Essentially, Bridging is designed to help families solve problems related to those caused by the hospitalization. For example, the Polks used the program to coordinate the many types of therapies Emma required after her surgeries.
The program also provided gas cards to help the Polks with the costs of transporting Emma and visiting her while she was in the hospital. The family also received vouchers for hospital cafeteria food and assistance with making and paying for hotel reservations during their daughter’s hospital stays.
Then, the week before Thanksgiving last year, during one of their many trips to see a doctor in Massachusetts, the family’s Chevy Equinox broke down.
“We started driving home and the car started overheating,” Toni Polk said.
It finally stopped running near Clifton.
A nephew towed them home. Mechanics then gave the Polks the bad news: The car needed a new motor, which came with a $4,700 price tag.
Without a vehicle, they could not bring Emma to her many medical appointments.
Donaher, who was their bridging nurse, told the Polks about the Hope Fund, another CCC partner, which is designed to provide one-time gifts to help families become more self-sufficient.
The Hope Fund paid $2,000 toward the Polks’ vehicle repair. The family received $1,000 from the dealer because the vehicle was only barely out of warranty. They were able to roll the remaining $1,700 needed for a new motor into their auto loan, they said.
“We got our car back Christmas Eve. That was the best Christmas present ever,” said Toni Polk, whose parents had been providing them with transportation.
The CCC doesn’t actually work directly with the families — the partner agencies do. For example, Donaher works for Washington Hancock Community Agency, not for CCC.
The CCC merely coordinates planning sessions to help determine which agencies can help in various circumstances.
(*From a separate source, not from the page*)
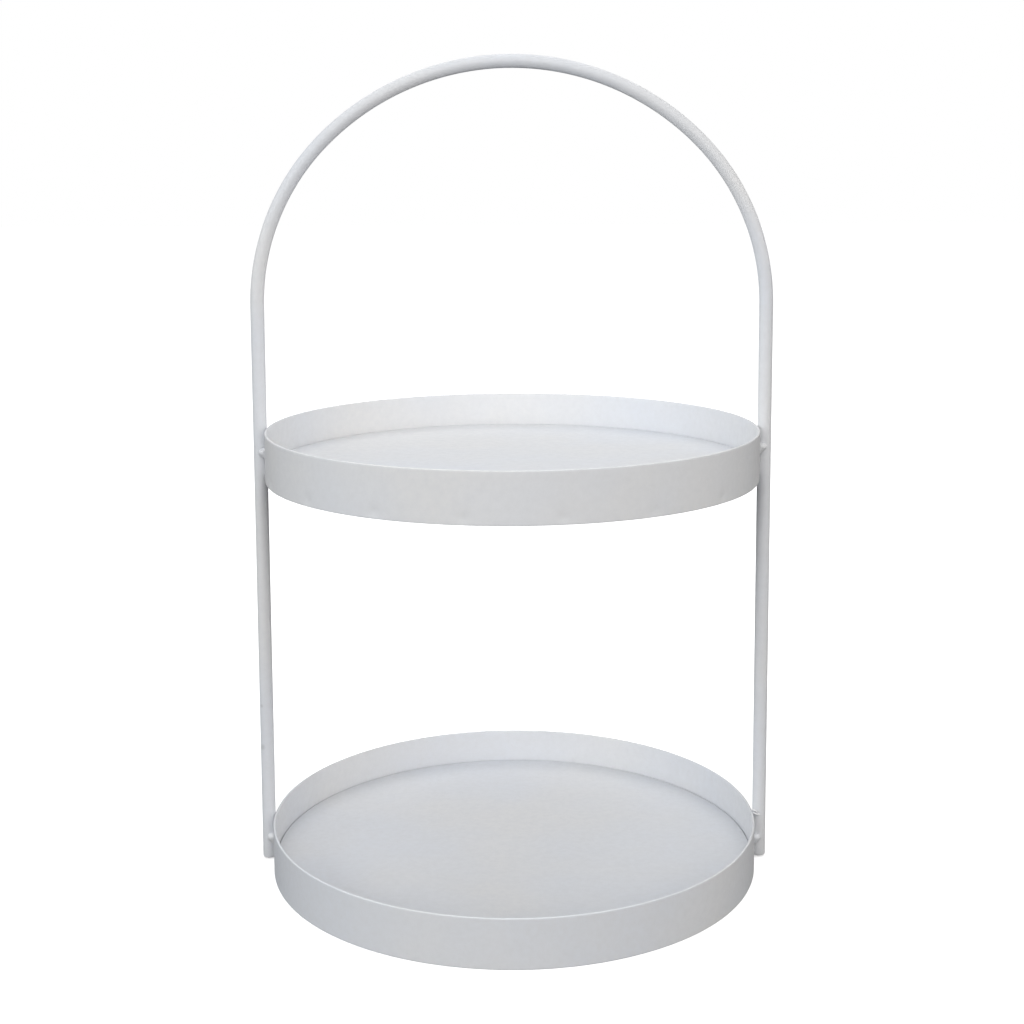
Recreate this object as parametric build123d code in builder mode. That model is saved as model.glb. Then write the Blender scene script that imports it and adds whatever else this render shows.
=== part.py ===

The collaborative also helps to create programs and even funding for new programs before turning them over to the partner agencies.
“If we really do our jobs well, we’re really invisible,” Withers said. “The service providers are the staffs of our partner agencies.”
Coming up with ideas for solutions to problems and then implementing them begins with an annual “vision day,” in which the CCC’s five employees and representatives of all the partner agencies “envision the Washington County you want,” Martin-Berry said.
The invitation to vision day also is extended to community members and others interested in the future of Washington County, she said.
In addition to the vision day, the CCC and its partners meet monthly in subgroups, including “the workgroup,” for front-line workers serving individuals and families; the “CCC council,” for agency and program directors who set policy in their organizations; and the “state agency partnership,” which includes state program directors and other statewide policy and advocacy professionals who can remove barriers and support initiatives, she said.
Two groups, Poverty Busters and the Poverty Core, also meet each month to address issues related to poverty. A third group, the Neighbor Group, meets biweekly.
Among the CCC’s successes is the Family Futures Downeast program, which last month was named by the Obama administration as one of 10 Rural Impact Demonstration sites in the country. As part of that announcement, the program also was awarded $100,000 in funding from the Portland-based John T. Gorman Foundation.
Family Futures Downeast is designed to break the cycle of generational poverty by helping parents and children. Parents take 15 credits at either the University of Maine at Machias or Washington County Community College — both of whom are CCC partners — while children are enrolled in early education programs.
The Polks are grateful for the help the Community Caring Collaborative has provided them.
“They helped us out a lot,” Toni Polk said of the programs. “Any time I needed anything, [Donaher] was just a phone call away.”